• [Given data]

- - -

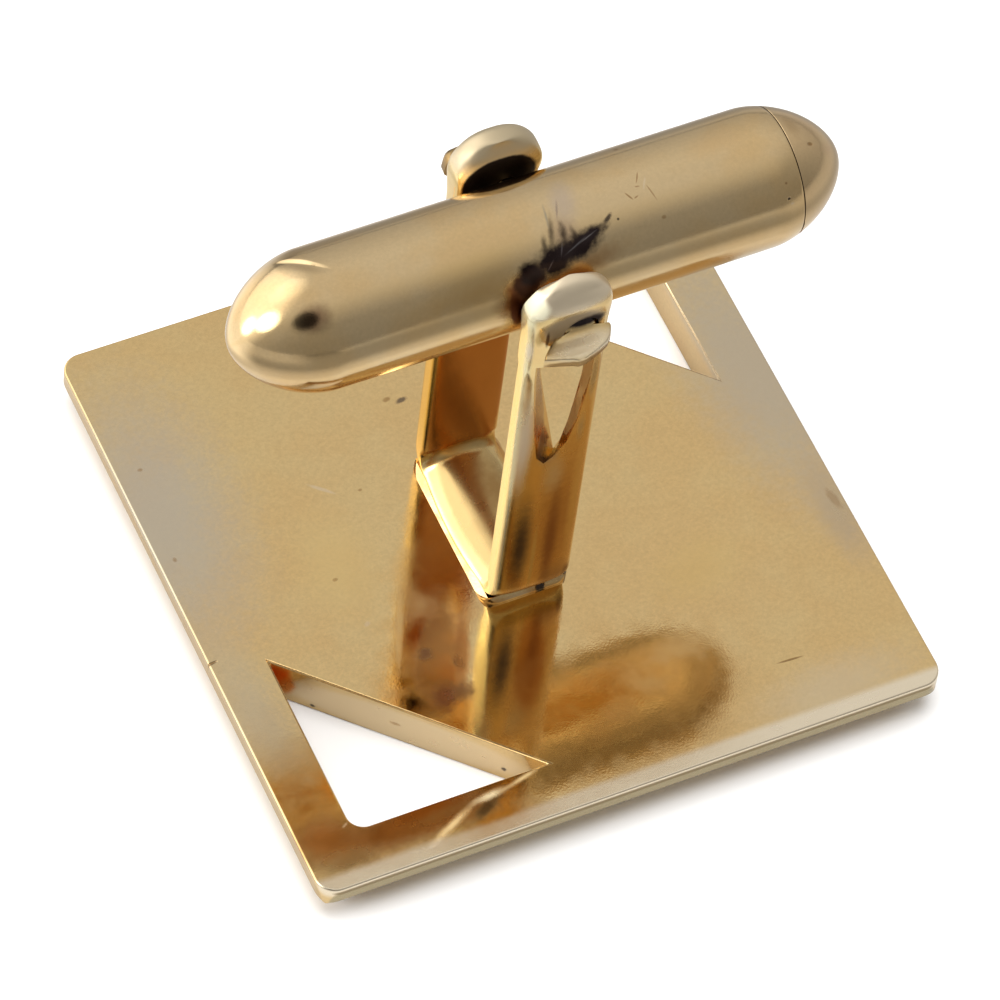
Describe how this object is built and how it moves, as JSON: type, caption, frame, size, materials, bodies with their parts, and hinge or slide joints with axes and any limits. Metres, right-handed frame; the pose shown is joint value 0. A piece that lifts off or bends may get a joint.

- - -

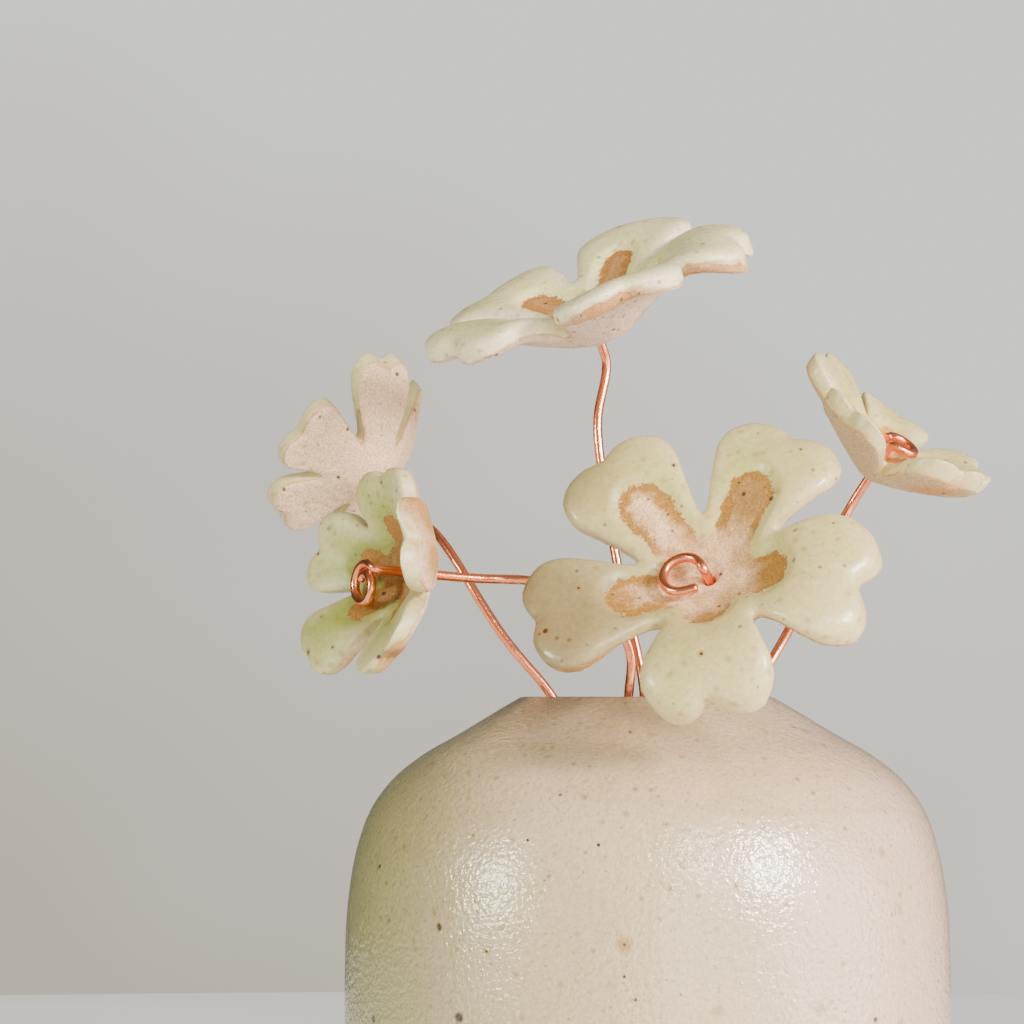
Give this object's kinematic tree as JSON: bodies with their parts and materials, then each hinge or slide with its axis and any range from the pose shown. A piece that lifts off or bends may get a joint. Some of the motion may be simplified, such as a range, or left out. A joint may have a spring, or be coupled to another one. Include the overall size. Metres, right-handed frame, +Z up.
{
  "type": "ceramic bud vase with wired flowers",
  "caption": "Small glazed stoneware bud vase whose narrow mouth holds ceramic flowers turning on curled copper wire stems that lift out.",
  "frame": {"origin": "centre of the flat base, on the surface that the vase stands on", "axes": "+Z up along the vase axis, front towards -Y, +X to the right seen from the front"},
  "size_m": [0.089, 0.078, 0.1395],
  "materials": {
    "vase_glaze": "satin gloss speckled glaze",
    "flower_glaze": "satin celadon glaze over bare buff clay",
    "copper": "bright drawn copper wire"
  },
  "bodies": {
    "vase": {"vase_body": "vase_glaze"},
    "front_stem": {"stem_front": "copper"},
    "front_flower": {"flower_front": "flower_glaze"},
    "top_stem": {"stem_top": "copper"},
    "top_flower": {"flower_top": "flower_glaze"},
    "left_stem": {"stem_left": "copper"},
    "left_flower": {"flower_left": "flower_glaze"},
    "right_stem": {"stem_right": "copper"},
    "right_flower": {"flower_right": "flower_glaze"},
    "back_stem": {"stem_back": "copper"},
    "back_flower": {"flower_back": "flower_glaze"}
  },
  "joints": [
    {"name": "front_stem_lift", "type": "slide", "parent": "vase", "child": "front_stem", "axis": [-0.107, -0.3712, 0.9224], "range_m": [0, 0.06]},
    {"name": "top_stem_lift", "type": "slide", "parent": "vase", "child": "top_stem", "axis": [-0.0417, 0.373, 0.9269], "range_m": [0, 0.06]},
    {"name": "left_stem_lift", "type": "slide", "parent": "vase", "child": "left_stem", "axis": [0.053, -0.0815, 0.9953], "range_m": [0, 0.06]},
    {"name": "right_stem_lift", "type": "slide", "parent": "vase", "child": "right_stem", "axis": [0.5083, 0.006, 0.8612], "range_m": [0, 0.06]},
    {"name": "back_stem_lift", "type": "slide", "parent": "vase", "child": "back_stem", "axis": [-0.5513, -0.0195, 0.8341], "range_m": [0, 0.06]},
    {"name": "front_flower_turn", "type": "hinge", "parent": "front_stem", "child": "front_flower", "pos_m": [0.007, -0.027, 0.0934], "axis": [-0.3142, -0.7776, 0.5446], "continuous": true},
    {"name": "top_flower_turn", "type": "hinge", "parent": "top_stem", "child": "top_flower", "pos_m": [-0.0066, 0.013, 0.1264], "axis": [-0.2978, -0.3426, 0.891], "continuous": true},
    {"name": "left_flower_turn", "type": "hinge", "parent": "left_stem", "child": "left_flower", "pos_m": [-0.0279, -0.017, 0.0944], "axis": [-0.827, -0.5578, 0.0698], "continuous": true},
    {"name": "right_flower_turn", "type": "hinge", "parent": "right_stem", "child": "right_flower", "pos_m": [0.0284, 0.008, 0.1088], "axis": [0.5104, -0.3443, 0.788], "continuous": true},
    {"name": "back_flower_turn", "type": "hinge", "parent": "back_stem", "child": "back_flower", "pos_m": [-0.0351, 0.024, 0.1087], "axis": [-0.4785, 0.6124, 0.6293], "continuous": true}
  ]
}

- - -

What is the number of lines in the data holding the word "caption"? Reply with that number only.

2